## What you have to do:
Transcribe every record that appears below, exactly and in full.

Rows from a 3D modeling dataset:
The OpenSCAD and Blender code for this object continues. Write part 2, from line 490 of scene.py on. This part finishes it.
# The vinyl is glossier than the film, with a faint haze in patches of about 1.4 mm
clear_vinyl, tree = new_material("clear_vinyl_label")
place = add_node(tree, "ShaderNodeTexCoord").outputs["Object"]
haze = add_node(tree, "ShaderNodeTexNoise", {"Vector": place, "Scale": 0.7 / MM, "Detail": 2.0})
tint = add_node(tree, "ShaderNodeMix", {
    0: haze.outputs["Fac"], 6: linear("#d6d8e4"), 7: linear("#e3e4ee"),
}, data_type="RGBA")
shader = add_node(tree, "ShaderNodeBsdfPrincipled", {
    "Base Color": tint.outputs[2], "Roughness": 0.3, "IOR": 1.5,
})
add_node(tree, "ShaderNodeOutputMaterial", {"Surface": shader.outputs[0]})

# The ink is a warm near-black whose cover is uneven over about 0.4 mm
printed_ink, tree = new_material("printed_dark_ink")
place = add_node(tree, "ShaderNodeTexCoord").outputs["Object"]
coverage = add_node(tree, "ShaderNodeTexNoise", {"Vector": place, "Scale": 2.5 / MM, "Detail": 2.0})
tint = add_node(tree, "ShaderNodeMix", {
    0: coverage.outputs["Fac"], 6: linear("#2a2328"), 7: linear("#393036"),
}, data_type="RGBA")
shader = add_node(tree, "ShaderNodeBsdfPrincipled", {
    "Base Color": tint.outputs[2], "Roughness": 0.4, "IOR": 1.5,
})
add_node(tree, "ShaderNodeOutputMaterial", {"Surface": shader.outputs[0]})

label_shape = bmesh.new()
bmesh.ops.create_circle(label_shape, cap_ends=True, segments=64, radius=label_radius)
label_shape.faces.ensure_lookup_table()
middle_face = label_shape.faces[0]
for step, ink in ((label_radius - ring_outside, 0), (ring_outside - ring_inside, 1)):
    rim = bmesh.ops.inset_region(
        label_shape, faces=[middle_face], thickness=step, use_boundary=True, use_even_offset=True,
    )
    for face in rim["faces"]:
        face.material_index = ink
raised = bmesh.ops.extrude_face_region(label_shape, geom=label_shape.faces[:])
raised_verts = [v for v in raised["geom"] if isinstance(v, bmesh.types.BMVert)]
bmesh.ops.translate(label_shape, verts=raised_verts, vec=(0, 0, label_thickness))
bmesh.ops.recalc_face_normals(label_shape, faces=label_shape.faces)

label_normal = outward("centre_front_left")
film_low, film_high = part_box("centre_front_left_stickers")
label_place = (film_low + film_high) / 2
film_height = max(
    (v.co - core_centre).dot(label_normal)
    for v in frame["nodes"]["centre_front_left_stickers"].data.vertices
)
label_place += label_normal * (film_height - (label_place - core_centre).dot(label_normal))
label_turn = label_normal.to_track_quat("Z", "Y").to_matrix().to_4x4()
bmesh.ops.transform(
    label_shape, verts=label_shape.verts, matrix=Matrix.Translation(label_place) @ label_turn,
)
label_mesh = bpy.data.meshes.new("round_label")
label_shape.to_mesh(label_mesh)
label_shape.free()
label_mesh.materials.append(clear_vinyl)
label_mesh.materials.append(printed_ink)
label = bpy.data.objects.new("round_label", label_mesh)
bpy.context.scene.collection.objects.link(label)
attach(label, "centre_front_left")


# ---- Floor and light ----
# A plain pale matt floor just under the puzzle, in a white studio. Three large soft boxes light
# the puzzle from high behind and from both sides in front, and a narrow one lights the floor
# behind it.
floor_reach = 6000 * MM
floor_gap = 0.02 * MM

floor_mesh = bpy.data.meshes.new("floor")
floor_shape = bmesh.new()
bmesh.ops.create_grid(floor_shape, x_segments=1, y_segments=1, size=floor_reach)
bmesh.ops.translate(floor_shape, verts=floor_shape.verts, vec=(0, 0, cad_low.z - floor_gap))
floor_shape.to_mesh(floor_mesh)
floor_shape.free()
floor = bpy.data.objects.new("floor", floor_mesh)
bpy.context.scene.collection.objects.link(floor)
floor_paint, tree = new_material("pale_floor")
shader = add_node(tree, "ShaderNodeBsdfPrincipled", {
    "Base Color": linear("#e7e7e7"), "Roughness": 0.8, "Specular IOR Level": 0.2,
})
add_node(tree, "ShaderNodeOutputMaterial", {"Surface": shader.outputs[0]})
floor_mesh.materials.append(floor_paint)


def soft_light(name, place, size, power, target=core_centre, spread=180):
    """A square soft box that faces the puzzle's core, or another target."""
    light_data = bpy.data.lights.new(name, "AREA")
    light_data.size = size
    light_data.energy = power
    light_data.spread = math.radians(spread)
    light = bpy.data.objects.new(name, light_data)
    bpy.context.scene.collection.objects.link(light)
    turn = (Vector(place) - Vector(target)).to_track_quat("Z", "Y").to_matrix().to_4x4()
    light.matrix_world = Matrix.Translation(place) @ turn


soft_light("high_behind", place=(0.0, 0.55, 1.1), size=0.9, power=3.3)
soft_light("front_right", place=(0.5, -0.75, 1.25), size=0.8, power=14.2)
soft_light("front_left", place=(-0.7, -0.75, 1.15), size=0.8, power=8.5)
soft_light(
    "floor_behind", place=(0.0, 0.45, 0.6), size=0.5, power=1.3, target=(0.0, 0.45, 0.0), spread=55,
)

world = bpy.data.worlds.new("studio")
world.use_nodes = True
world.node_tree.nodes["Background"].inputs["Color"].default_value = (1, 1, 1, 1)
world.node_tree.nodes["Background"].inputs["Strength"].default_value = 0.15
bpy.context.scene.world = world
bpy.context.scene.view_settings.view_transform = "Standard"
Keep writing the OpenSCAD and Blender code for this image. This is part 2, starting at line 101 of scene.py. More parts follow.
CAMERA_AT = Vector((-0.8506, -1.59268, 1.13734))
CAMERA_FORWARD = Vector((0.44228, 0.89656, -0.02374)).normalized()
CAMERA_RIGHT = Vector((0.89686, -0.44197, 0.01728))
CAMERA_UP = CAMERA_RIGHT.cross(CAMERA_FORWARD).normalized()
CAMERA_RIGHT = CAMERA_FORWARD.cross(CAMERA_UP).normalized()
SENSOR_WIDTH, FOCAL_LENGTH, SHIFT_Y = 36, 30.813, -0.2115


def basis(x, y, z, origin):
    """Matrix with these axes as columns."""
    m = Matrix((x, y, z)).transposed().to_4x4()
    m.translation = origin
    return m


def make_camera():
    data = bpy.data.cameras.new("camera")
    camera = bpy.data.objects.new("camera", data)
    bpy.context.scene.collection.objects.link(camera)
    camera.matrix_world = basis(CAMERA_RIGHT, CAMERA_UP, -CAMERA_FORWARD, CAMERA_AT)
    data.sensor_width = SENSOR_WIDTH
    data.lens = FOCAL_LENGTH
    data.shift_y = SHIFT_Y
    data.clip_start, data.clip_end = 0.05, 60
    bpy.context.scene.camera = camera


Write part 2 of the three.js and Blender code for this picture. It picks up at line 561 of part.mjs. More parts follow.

## Task solution:
The OpenSCAD and Blender code for this object continues. Write part 2, from line 490 of scene.py on. This part finishes it.
# The vinyl is glossier than the film, with a faint haze in patches of about 1.4 mm
clear_vinyl, tree = new_material("clear_vinyl_label")
place = add_node(tree, "ShaderNodeTexCoord").outputs["Object"]
haze = add_node(tree, "ShaderNodeTexNoise", {"Vector": place, "Scale": 0.7 / MM, "Detail": 2.0})
tint = add_node(tree, "ShaderNodeMix", {
    0: haze.outputs["Fac"], 6: linear("#d6d8e4"), 7: linear("#e3e4ee"),
}, data_type="RGBA")
shader = add_node(tree, "ShaderNodeBsdfPrincipled", {
    "Base Color": tint.outputs[2], "Roughness": 0.3, "IOR": 1.5,
})
add_node(tree, "ShaderNodeOutputMaterial", {"Surface": shader.outputs[0]})

# The ink is a warm near-black whose cover is uneven over about 0.4 mm
printed_ink, tree = new_material("printed_dark_ink")
place = add_node(tree, "ShaderNodeTexCoord").outputs["Object"]
coverage = add_node(tree, "ShaderNodeTexNoise", {"Vector": place, "Scale": 2.5 / MM, "Detail": 2.0})
tint = add_node(tree, "ShaderNodeMix", {
    0: coverage.outputs["Fac"], 6: linear("#2a2328"), 7: linear("#393036"),
}, data_type="RGBA")
shader = add_node(tree, "ShaderNodeBsdfPrincipled", {
    "Base Color": tint.outputs[2], "Roughness": 0.4, "IOR": 1.5,
})
add_node(tree, "ShaderNodeOutputMaterial", {"Surface": shader.outputs[0]})

label_shape = bmesh.new()
bmesh.ops.create_circle(label_shape, cap_ends=True, segments=64, radius=label_radius)
label_shape.faces.ensure_lookup_table()
middle_face = label_shape.faces[0]
for step, ink in ((label_radius - ring_outside, 0), (ring_outside - ring_inside, 1)):
    rim = bmesh.ops.inset_region(
        label_shape, faces=[middle_face], thickness=step, use_boundary=True, use_even_offset=True,
    )
    for face in rim["faces"]:
        face.material_index = ink
raised = bmesh.ops.extrude_face_region(label_shape, geom=label_shape.faces[:])
raised_verts = [v for v in raised["geom"] if isinstance(v, bmesh.types.BMVert)]
bmesh.ops.translate(label_shape, verts=raised_verts, vec=(0, 0, label_thickness))
bmesh.ops.recalc_face_normals(label_shape, faces=label_shape.faces)

label_normal = outward("centre_front_left")
film_low, film_high = part_box("centre_front_left_stickers")
label_place = (film_low + film_high) / 2
film_height = max(
    (v.co - core_centre).dot(label_normal)
    for v in frame["nodes"]["centre_front_left_stickers"].data.vertices
)
label_place += label_normal * (film_height - (label_place - core_centre).dot(label_normal))
label_turn = label_normal.to_track_quat("Z", "Y").to_matrix().to_4x4()
bmesh.ops.transform(
    label_shape, verts=label_shape.verts, matrix=Matrix.Translation(label_place) @ label_turn,
)
label_mesh = bpy.data.meshes.new("round_label")
label_shape.to_mesh(label_mesh)
label_shape.free()
label_mesh.materials.append(clear_vinyl)
label_mesh.materials.append(printed_ink)
label = bpy.data.objects.new("round_label", label_mesh)
bpy.context.scene.collection.objects.link(label)
attach(label, "centre_front_left")


# ---- Floor and light ----
# A plain pale matt floor just under the puzzle, in a white studio. Three large soft boxes light
# the puzzle from high behind and from both sides in front, and a narrow one lights the floor
# behind it.
floor_reach = 6000 * MM
floor_gap = 0.02 * MM

floor_mesh = bpy.data.meshes.new("floor")
floor_shape = bmesh.new()
bmesh.ops.create_grid(floor_shape, x_segments=1, y_segments=1, size=floor_reach)
bmesh.ops.translate(floor_shape, verts=floor_shape.verts, vec=(0, 0, cad_low.z - floor_gap))
floor_shape.to_mesh(floor_mesh)
floor_shape.free()
floor = bpy.data.objects.new("floor", floor_mesh)
bpy.context.scene.collection.objects.link(floor)
floor_paint, tree = new_material("pale_floor")
shader = add_node(tree, "ShaderNodeBsdfPrincipled", {
    "Base Color": linear("#e7e7e7"), "Roughness": 0.8, "Specular IOR Level": 0.2,
})
add_node(tree, "ShaderNodeOutputMaterial", {"Surface": shader.outputs[0]})
floor_mesh.materials.append(floor_paint)


def soft_light(name, place, size, power, target=core_centre, spread=180):
    """A square soft box that faces the puzzle's core, or another target."""
    light_data = bpy.data.lights.new(name, "AREA")
    light_data.size = size
    light_data.energy = power
    light_data.spread = math.radians(spread)
    light = bpy.data.objects.new(name, light_data)
    bpy.context.scene.collection.objects.link(light)
    turn = (Vector(place) - Vector(target)).to_track_quat("Z", "Y").to_matrix().to_4x4()
    light.matrix_world = Matrix.Translation(place) @ turn


soft_light("high_behind", place=(0.0, 0.55, 1.1), size=0.9, power=3.3)
soft_light("front_right", place=(0.5, -0.75, 1.25), size=0.8, power=14.2)
soft_light("front_left", place=(-0.7, -0.75, 1.15), size=0.8, power=8.5)
soft_light(
    "floor_behind", place=(0.0, 0.45, 0.6), size=0.5, power=1.3, target=(0.0, 0.45, 0.0), spread=55,
)

world = bpy.data.worlds.new("studio")
world.use_nodes = True
world.node_tree.nodes["Background"].inputs["Color"].default_value = (1, 1, 1, 1)
world.node_tree.nodes["Background"].inputs["Strength"].default_value = 0.15
bpy.context.scene.world = world
bpy.context.scene.view_settings.view_transform = "Standard"
Keep writing the OpenSCAD and Blender code for this image. This is part 2, starting at line 101 of scene.py. More parts follow.
CAMERA_AT = Vector((-0.8506, -1.59268, 1.13734))
CAMERA_FORWARD = Vector((0.44228, 0.89656, -0.02374)).normalized()
CAMERA_RIGHT = Vector((0.89686, -0.44197, 0.01728))
CAMERA_UP = CAMERA_RIGHT.cross(CAMERA_FORWARD).normalized()
CAMERA_RIGHT = CAMERA_FORWARD.cross(CAMERA_UP).normalized()
SENSOR_WIDTH, FOCAL_LENGTH, SHIFT_Y = 36, 30.813, -0.2115


def basis(x, y, z, origin):
    """Matrix with these axes as columns."""
    m = Matrix((x, y, z)).transposed().to_4x4()
    m.translation = origin
    return m


def make_camera():
    data = bpy.data.cameras.new("camera")
    camera = bpy.data.objects.new("camera", data)
    bpy.context.scene.collection.objects.link(camera)
    camera.matrix_world = basis(CAMERA_RIGHT, CAMERA_UP, -CAMERA_FORWARD, CAMERA_AT)
    data.sensor_width = SENSOR_WIDTH
    data.lens = FOCAL_LENGTH
    data.shift_y = SHIFT_Y
    data.clip_start, data.clip_end = 0.05, 60
    bpy.context.scene.camera = camera


Write part 2 of the three.js and Blender code for this picture. It picks up at line 561 of part.mjs. More parts follow.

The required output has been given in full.